Annette Klinefelter, executive director at Daybreak Youth Services, said that is how the organization’s employees reacted to the news. 

“It was frightening and disappointing for the staff,” she said. “Ultimately, the staff and the board felt disrespected.”

Klinefelter said she does want the arsonist or arsonists held accountable, but mostly because she wants to make sure that they get the help they need. 

The organization was planning renovations when the fire occurred, so the repairs for the $170,000 in water damage from the arson are being rolled into those construction costs, she said. 

Damage to the Liberty Bible Church of the Nazarene was more than $360,000, fire officials reported. Church officials said that the repairs to the building have been completed.

Repairs to the most damaged church, the First Congregational Church of Christ, remain at a standstill.

John Greenauer, a congregation member who is leading the repair work, said that crews haven’t been able to do a full assessment of the damage because asbestos was discovered and is being removed. Once that is done, they can move forward with the plan, which is to restore the building to its previous state while also adding sprinklers, he said. 

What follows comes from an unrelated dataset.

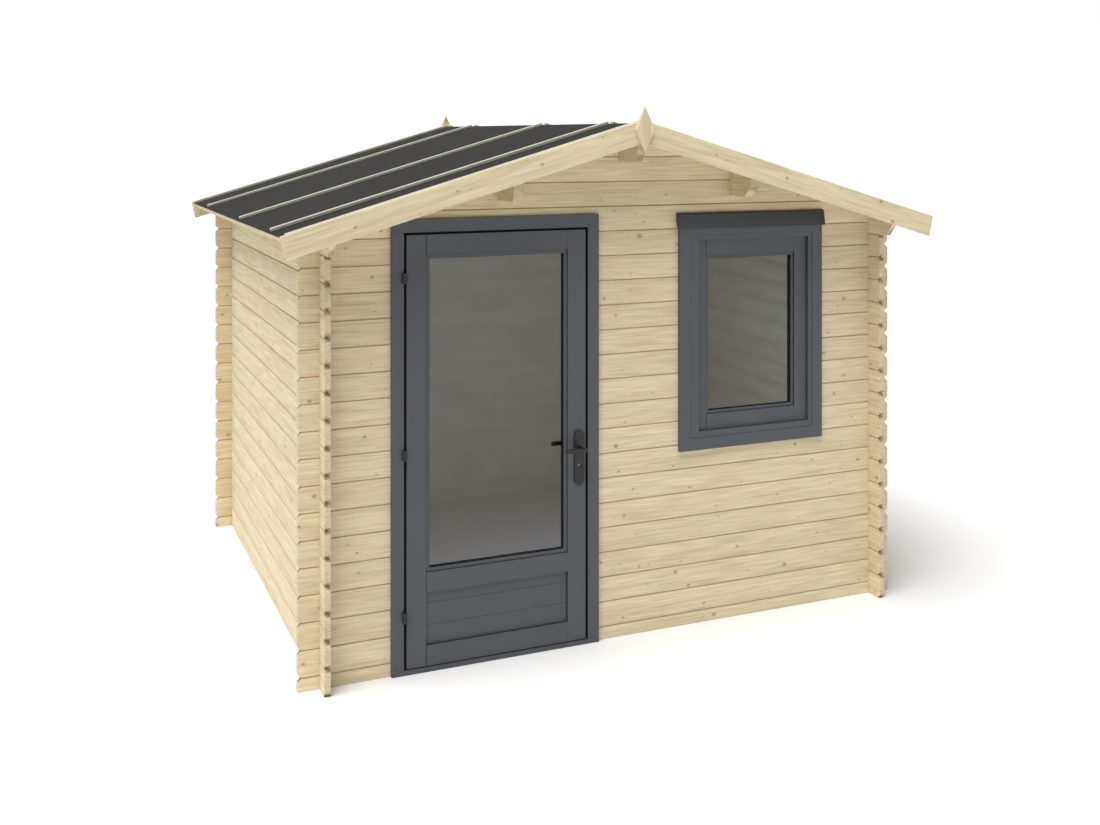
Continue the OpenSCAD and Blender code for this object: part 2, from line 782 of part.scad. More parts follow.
// Long plate with round ends, with holes for the spindle and the key
module lock_plate(y) {
    foot = lock_z + lock_w / 2;
    top = lock_z + lock_h - lock_w / 2;
    translate([lock_cx, y + lock_t, 0]) rotate([90, 0, 0]) difference() {
        union() {
            translate([-lock_w / 2, foot, 0]) cube([lock_w, top - foot, lock_t]);
            for (z = [foot, top]) translate([0, z, 0]) cylinder(r = lock_w / 2, h = lock_t);
        }
        translate([0, spindle_z, -past]) cylinder(r = spindle_r + run_gap, h = lock_t + 2 * past);
        translate([0, keyhole_z, -past]) cylinder(r = keyhole_r, h = lock_t + 2 * past);
    }
}
module door_lock() {
    color(metal_black) {
        lock_plate(leaf_y - lock_t);
        lock_plate(leaf_y + leaf_t);
    }
}
// Bar of one lever, from y on
module lever_bar(y) {
    translate([lock_cx - lever_l, y, spindle_z - lever_h / 2])
        cube([lever_l + lever_heel, lever_t, lever_h]);
}
module door_levers() {
    front = leaf_y - lock_t - lever_out;
    back = leaf_y + leaf_t + lock_t + lever_out;
    color(metal_black) {
        lever_bar(front - lever_t);
        lever_bar(back);
        translate([lock_cx, front, spindle_z]) rotate([-90, 0, 0])
            cylinder(r = spindle_r, h = back - front);
    }
}

// ---- Window ----

frame_x0 = window_left + window_casing_w;
frame_x1 = window_right - window_casing_w;
frame_z0 = window_z + window_casing_w;
frame_z1 = window_top - window_head_h;
sash_x0 = frame_x0 + window_frame_ws[0];
sash_x1 = frame_x1 - window_frame_ws[1];
sash_z0 = frame_z0 + window_frame_ws[3];
sash_z1 = frame_z1 - window_frame_ws[2];
sash_y = casing_y + sash_recess;
pane_x0 = sash_x0 + sash_ws[0];
pane_x1 = sash_x1 - sash_ws[1];
pane_z0 = sash_z0 + sash_ws[3];
pane_z1 = sash_z1 - sash_ws[2];

// Block with an opening through it, both drawn in X and Z, t thick along Y from y on
module pierced(x0, x1, z0, z1, hole_x0, hole_x1, hole_z0, hole_z1, y, t) {
    difference() {
        translate([x0, y, z0]) cube([x1 - x0, t, z1 - z0]);
        translate([hole_x0, y - past, hole_z0]) cube([hole_x1 - hole_x0, t + 2 * past, hole_z1 - hole_z0]);
    }
}
module window_casing() {
    color(anthracite) pierced(window_left, window_right, window_z, window_top,
        frame_x0, frame_x1, frame_z0, frame_z1, casing_y, casing_t);
}
// Leaning board over the casing, with its top against the wall
module window_cap() {
    head = window_top + cap_h;
    face = casing_y - cap_front;
    color(cap_paint) side_plate([
        [casing_y, window_top], [face, window_top], [face + cap_lean, head - cap_bevel],
        [face + cap_lean + cap_bevel, head], [front_y, head], [front_y, window_top + cap_h / 2]
    ], window_left - cap_side, window_w + 2 * cap_side);
}
// Fixed frame in the wall: it reaches from the casing's back to inside the room
module window_frame() {
    board = window_casing_w - casing_lap;
    face_y = casing_y + window_frame_recess;
    back_of_sash = sash_y + sash_t;
    color(anthracite) {
        pierced(frame_x0, frame_x1, frame_z0, frame_z1, sash_x0, sash_x1, sash_z0, sash_z1,
            face_y, frame_back - face_y);
        ring(window_hole[0], window_hole[1], window_hole_foot, window_hole_top, board,
            front_y, frame_back - front_y);
        ring(window_left, window_right, window_z, window_hole_top + casing_lap, window_casing_w,
            flange_y, flange_t);
        ring(sash_x0, sash_x1, sash_z0, sash_z1, sash_stop_w, back_of_sash, frame_back - back_of_sash);
    }
}
module window_sash() {
    color(anthracite) pierced(sash_x0, sash_x1, sash_z0, sash_z1, pane_x0, pane_x1, pane_z0, pane_z1,
        sash_y, sash_t);
}
module window_beading() {
    behind = sash_y + door_glass_in + glass_t;
    color(anthracite) {
        ring(pane_x0, pane_x1, pane_z0, pane_z1, window_bead_w, sash_y, door_glass_in);
        ring(pane_x0, pane_x1, pane_z0, pane_z1, window_bead_w, behind, sash_y + sash_t - behind);
    }
}
module window_glass() {
    color(glass_grey) translate([pane_x0, sash_y + door_glass_in, pane_z0])
        cube([pane_x1 - pane_x0, glass_t, pane_z1 - pane_z0]);
}

front_wall_left();
front_wall_middle();
front_wall_right();
front_wall_under_window();
front_wall_over_window();
front_wall_over_door();
front_gable();
back_wall();
back_gable();
left_wall();
right_wall();
left_eaves_log();
right_eaves_log();
ridge_purlin();
left_purlin();
right_purlin();
left_roof_deck();
right_roof_deck();
left_roof_felt();
right_roof_felt();
roof_battens();
eaves_battens();
front_left_bargeboard();
front_right_bargeboard();
back_left_bargeboard();
back_right_bargeboard();
front_finial();
back_finial();
door_jambs();
door_head();
door_threshold();
door_casing();
door_leaf();
door_panel();
door_beading();
door_glass();
frame_hinges();
leaf_hinges();
door_lock();
door_levers();
window_casing();
window_cap();
window_frame();
window_sash();
window_beading();
window_glass();
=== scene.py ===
import math

import bmesh
import bpy
from mathutils import Matrix, Vector


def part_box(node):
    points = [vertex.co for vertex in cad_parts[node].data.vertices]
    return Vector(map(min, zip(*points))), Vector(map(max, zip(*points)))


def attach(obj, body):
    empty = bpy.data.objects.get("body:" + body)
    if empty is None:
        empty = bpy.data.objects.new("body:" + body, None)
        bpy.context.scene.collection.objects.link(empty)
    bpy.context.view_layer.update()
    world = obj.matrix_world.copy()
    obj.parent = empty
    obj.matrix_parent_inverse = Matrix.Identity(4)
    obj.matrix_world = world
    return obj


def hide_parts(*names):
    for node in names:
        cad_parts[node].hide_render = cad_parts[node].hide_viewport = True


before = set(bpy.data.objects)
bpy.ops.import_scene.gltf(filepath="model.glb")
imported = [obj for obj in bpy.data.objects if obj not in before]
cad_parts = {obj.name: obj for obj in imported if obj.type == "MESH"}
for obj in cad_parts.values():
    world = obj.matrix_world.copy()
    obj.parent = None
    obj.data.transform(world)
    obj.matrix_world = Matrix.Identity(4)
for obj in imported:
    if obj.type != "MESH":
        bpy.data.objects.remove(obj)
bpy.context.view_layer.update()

# ---- Sizes that the frame's boxes don't give, in metres ----

COURSE = 0.114  # height of a log course
HALF_COURSE = COURSE / 2  # the front and back walls start with half a log
ROOF_PITCH = math.radians(16.2)
DECK_T = 0.015  # thickness of the roof boards
ROOF_BOARDS = 24  # boards on each slope
BOARD_GAP = 0.0002  # from a roof board to the middle of its joint
LEAF_GAP = 0.010  # between the door leaf and its casing
PANEL_GROOVE = 0.008  # depth of the panel's groove in the leaf
PANEL_JOINTS = (0.1965, 0.292)  # heights of the joints between the panel's boards
LEAF_BEAD_W, SASH_BEAD_W = 0.017, 0.015
BEAD_BACK = 0.0065  # from the face round a pane back to its bead
BEAD_REAR = 0.025  # depth of the bead behind a pane
REBATE = 0.004  # depth of the black strip of painted shade in the rebate round the sash
KEYHOLE = 0.821  # height of the keyhole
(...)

For the first few months, church members met for service at Congregation Kol Ami. Scheduling conflicts moved the congregation again, with services being held at the Luepke Senior Center, 1009 E. McLoughlin Blvd. in Vancouver, this Sunday through the end of the year.

While the arson victims continue to put the pieces back together, Dunaway said investigators will solve the case. 

“Time is not your friend in any investigation; memories fade, leads run out potentially,” he said. “We’re just as dedicated to solving it as we were the day they happened, so time is not impacting our resolve. We’re on this and we’re going to find them.”